Not sure I agree with this, though my personal experience is pre-Apple-Silicon, which may have changed things for the better. When I used Apple laptops for software development, I only got around three years out of them before they felt uncomfortably sluggish, given the general bloat increases in software development tools (and the increasing number of lines of code we need to compile) over time. Apple certainly does fairly well by their users who have more modest computational needs; my partner has a ~10 year old MacBook Air that's still usable for light web browsing and video playback, though not much more.

At any rate, telling people that their desire to own an upgradeable laptop is mere virtue signaling is just lazy thinking. I might venture to suggest it's a defensive reaction to justify their own purchasing habits, but perhaps that goes a little too far.

> Assuming Framework's thesis bears out, that their customers will actually upgrade their laptops piece by piece when given the opportunity to do so, rather than buy a whole new laptop, then it's a matter of increasing their market share, especially through corporate IT contracts.

You can't upgrade a framework laptop 'by piece', unless you mean swapping in more ram or a bigger/faster ssd. Not really any different from other mainstream laptop vendors in that regard. The CPU is soldered, so you can't upgrade within the CPU platform generation, there's no drop in replacement options for the screen except the IPS panel they ship with (so no high dpi options or OLED/microled, no high refresh rate option, etc), and only proprietary recessed USB-C dongles for changing ports.
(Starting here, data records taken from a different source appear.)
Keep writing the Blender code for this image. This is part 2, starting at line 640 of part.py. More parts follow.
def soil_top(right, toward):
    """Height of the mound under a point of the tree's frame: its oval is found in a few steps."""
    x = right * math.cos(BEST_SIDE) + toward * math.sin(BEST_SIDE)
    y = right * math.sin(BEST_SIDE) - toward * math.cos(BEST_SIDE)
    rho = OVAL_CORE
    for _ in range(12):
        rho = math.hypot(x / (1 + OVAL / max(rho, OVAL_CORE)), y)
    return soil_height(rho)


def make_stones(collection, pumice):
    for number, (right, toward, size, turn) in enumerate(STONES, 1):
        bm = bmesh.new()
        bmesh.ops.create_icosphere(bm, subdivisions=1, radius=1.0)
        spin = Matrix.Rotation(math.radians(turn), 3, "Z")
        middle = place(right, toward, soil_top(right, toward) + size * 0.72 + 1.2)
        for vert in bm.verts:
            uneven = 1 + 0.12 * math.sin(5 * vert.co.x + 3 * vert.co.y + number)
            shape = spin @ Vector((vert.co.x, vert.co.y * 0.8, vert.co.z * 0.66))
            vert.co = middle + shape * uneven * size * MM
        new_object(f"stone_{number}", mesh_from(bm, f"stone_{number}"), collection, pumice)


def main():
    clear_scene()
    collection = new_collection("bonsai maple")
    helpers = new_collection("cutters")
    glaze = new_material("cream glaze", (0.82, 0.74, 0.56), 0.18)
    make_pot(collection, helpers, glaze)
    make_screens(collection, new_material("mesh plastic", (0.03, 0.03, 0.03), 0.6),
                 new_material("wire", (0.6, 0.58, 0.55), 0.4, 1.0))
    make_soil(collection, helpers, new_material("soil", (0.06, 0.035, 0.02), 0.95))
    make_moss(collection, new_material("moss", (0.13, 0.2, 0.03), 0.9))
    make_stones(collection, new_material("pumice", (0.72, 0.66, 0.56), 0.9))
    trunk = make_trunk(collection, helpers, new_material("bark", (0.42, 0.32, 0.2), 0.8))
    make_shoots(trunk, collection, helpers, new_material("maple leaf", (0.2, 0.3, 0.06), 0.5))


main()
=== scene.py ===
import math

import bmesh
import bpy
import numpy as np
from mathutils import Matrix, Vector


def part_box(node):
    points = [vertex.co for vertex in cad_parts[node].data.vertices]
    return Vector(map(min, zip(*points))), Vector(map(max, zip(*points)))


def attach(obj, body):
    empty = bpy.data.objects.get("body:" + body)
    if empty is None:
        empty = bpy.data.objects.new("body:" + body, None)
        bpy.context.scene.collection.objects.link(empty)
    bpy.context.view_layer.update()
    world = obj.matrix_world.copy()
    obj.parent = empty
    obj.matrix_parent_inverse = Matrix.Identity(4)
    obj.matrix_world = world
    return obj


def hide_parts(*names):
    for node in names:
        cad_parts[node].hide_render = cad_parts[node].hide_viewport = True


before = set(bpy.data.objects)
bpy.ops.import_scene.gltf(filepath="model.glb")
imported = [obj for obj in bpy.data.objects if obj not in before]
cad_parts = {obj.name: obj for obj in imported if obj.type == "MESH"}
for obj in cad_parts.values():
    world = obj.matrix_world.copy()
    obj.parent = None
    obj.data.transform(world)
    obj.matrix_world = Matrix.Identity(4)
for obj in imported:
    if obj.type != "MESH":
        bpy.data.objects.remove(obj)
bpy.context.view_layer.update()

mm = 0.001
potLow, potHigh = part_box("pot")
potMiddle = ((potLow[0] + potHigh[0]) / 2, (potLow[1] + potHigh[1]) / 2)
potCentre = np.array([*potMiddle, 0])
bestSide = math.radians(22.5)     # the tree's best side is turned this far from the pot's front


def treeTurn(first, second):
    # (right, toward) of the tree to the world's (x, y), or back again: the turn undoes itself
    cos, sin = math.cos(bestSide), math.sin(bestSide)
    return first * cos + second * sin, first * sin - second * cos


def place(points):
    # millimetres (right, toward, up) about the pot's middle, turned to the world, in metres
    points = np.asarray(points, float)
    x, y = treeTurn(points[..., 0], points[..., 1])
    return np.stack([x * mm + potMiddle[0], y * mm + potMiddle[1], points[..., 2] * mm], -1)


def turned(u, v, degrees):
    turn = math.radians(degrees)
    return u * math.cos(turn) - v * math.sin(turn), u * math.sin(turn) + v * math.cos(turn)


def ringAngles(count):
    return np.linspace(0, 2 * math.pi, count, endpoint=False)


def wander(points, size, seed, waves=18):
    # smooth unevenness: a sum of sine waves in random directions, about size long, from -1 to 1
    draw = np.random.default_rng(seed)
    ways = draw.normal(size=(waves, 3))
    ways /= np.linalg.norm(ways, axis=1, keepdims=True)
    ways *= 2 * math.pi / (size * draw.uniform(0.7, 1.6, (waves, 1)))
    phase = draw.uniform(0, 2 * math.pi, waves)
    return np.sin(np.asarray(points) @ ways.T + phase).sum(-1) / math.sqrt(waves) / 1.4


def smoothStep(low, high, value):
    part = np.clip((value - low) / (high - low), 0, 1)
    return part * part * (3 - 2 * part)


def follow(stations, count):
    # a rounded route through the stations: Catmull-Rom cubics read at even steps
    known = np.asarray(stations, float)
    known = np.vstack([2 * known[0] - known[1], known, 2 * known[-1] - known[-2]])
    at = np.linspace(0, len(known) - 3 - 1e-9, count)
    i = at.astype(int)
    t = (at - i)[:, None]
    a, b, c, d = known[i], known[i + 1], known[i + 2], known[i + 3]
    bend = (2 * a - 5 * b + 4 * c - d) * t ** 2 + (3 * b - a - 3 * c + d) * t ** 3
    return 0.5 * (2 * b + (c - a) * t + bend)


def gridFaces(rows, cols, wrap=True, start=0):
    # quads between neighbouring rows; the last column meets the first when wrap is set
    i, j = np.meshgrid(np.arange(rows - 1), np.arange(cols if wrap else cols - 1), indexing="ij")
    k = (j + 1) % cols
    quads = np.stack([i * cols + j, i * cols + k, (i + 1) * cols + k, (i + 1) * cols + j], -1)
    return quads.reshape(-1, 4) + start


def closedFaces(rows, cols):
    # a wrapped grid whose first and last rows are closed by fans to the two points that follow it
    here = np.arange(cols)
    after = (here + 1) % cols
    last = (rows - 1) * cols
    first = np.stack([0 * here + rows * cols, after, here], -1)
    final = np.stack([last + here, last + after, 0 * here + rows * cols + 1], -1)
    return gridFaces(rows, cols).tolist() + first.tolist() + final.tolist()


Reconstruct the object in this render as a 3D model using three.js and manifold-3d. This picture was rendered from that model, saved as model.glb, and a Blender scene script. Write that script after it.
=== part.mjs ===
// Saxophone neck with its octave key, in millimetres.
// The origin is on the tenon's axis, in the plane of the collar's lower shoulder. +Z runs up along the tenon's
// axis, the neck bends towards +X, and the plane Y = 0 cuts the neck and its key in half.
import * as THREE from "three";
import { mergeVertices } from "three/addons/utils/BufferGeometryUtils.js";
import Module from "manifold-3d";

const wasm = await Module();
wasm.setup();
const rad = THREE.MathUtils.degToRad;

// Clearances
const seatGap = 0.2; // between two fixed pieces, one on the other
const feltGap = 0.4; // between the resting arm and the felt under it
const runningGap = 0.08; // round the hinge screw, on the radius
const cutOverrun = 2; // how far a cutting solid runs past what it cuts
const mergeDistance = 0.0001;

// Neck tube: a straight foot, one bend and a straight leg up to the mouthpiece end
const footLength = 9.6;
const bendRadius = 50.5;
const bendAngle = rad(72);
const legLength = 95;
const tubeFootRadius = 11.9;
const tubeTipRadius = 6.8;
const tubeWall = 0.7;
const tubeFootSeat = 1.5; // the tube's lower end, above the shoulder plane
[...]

It's a joke product.

> When I used Apple laptops for software development, I only got around three years out of them before they felt uncomfortably sluggish

Sounds like your usecase calls for a desktop system then, I know plenty of people still using 2013-2015 retina macbook pros for daily development work and they do just fine. There wasn't much performance improvement after those years until the apple silicon transition, you could get 6 and 8 core coffee lake CPUs on the last year of the intel macbook pros but they were essentially unusable for laptop usecases since they had to aggressively thermal throttle and nuked battery life as a result (something that is an even worse problem now with Intel and AMD both juicing core count and clock speeds to chase benchmark wins rather than improving perf per watt and overall system usability).